Work through the data line by line, gathering every line that has the word "with".

═════ Supplied data ═════

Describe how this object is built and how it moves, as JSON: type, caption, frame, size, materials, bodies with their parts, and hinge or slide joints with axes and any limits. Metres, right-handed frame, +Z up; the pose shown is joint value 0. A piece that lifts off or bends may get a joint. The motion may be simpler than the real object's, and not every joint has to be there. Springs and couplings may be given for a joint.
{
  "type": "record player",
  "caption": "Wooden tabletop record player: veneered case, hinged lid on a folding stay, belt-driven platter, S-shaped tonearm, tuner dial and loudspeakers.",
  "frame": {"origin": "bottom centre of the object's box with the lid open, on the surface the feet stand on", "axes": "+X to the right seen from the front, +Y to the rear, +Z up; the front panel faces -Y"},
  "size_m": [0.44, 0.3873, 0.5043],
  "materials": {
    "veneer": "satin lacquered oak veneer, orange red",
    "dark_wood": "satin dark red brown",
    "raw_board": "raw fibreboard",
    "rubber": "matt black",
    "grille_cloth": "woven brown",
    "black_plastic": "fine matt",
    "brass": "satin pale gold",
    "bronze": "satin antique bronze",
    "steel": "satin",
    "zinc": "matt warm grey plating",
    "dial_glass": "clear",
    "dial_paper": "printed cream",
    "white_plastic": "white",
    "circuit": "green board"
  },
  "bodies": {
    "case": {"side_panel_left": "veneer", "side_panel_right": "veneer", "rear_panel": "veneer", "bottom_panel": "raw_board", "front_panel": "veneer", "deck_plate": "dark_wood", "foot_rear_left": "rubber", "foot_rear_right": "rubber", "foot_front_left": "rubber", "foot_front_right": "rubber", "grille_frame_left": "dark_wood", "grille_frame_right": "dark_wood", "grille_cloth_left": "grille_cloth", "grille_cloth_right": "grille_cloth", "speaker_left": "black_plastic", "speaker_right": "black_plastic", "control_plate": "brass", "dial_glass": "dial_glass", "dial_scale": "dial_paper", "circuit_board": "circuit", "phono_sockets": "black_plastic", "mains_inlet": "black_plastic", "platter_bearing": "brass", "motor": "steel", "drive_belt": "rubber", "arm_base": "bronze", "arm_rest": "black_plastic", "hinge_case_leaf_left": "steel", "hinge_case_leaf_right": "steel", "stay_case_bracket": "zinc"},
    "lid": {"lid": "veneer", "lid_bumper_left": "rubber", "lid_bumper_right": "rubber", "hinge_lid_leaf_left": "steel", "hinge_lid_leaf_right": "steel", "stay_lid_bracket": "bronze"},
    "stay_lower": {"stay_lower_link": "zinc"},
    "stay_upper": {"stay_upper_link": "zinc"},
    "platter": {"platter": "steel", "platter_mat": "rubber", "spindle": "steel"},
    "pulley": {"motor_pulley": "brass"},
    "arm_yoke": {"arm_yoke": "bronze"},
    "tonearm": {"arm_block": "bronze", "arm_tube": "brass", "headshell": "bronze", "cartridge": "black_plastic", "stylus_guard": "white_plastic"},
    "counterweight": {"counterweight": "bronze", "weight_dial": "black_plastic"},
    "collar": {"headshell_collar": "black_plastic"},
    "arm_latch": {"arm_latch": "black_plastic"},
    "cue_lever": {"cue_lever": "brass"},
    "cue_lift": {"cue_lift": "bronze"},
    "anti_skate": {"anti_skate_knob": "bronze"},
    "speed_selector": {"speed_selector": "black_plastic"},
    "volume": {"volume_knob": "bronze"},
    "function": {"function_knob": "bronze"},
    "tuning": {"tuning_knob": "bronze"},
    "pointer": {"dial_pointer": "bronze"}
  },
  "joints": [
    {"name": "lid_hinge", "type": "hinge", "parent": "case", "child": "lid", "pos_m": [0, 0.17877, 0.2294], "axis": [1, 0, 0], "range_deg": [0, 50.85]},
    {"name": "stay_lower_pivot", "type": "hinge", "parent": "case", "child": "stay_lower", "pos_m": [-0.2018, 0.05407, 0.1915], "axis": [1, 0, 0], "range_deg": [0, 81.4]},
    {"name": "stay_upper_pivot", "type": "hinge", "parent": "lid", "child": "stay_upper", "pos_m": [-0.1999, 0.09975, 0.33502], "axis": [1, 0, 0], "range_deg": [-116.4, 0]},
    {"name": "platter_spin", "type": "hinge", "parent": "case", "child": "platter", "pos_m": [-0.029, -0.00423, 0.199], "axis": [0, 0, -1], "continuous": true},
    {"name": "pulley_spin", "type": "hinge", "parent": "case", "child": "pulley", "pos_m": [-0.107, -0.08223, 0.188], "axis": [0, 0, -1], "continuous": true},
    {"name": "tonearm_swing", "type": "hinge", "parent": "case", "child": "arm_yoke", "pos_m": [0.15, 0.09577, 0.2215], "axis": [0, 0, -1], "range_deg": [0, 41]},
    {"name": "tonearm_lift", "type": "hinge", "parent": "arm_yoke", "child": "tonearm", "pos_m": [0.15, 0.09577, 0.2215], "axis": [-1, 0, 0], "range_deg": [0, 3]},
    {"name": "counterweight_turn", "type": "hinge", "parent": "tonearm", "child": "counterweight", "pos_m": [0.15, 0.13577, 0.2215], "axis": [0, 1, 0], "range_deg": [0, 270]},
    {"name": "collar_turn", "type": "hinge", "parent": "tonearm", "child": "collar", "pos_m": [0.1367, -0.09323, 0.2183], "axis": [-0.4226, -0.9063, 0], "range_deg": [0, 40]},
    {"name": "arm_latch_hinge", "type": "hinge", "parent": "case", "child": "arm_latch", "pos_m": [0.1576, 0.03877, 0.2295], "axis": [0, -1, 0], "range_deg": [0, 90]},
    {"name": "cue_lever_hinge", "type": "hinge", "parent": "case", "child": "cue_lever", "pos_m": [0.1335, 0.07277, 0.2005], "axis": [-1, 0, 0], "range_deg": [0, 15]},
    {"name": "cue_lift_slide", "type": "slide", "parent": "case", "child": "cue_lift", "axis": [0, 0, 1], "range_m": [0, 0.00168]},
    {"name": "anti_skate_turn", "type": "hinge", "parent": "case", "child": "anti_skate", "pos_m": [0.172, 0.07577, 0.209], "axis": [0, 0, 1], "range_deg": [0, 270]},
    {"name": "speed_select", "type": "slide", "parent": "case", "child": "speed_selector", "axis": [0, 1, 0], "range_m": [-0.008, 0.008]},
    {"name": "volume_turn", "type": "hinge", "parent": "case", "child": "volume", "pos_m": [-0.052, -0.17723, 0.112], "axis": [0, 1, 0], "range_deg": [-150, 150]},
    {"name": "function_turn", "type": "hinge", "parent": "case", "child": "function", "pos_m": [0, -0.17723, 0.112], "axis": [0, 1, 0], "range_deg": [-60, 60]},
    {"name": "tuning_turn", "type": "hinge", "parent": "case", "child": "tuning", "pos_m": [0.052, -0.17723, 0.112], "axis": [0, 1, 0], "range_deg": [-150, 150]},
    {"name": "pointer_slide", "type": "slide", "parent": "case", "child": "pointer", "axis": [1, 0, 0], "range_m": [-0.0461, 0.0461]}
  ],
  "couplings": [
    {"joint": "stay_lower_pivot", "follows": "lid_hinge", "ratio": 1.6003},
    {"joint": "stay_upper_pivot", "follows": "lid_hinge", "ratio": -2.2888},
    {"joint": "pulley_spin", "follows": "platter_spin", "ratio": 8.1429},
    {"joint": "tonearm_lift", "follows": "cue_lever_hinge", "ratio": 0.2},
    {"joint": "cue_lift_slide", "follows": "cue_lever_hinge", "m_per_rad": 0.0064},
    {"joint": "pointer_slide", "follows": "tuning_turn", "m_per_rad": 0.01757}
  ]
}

═════

▸ Answer in full
Describe how this object is built and how it moves, as JSON: type, caption, frame, size, materials, bodies with their parts, and hinge or slide joints with axes and any limits. Metres, right-handed frame, +Z up; the pose shown is joint value 0. A piece that lifts off or bends may get a joint. The motion may be simpler than the real object's, and not every joint has to be there. Springs and couplings may be given for a joint.
  "frame": {"origin": "bottom centre of the object's box with the lid open, on the surface the feet stand on", "axes": "+X to the right seen from the front, +Y to the rear, +Z up; the front panel faces -Y"},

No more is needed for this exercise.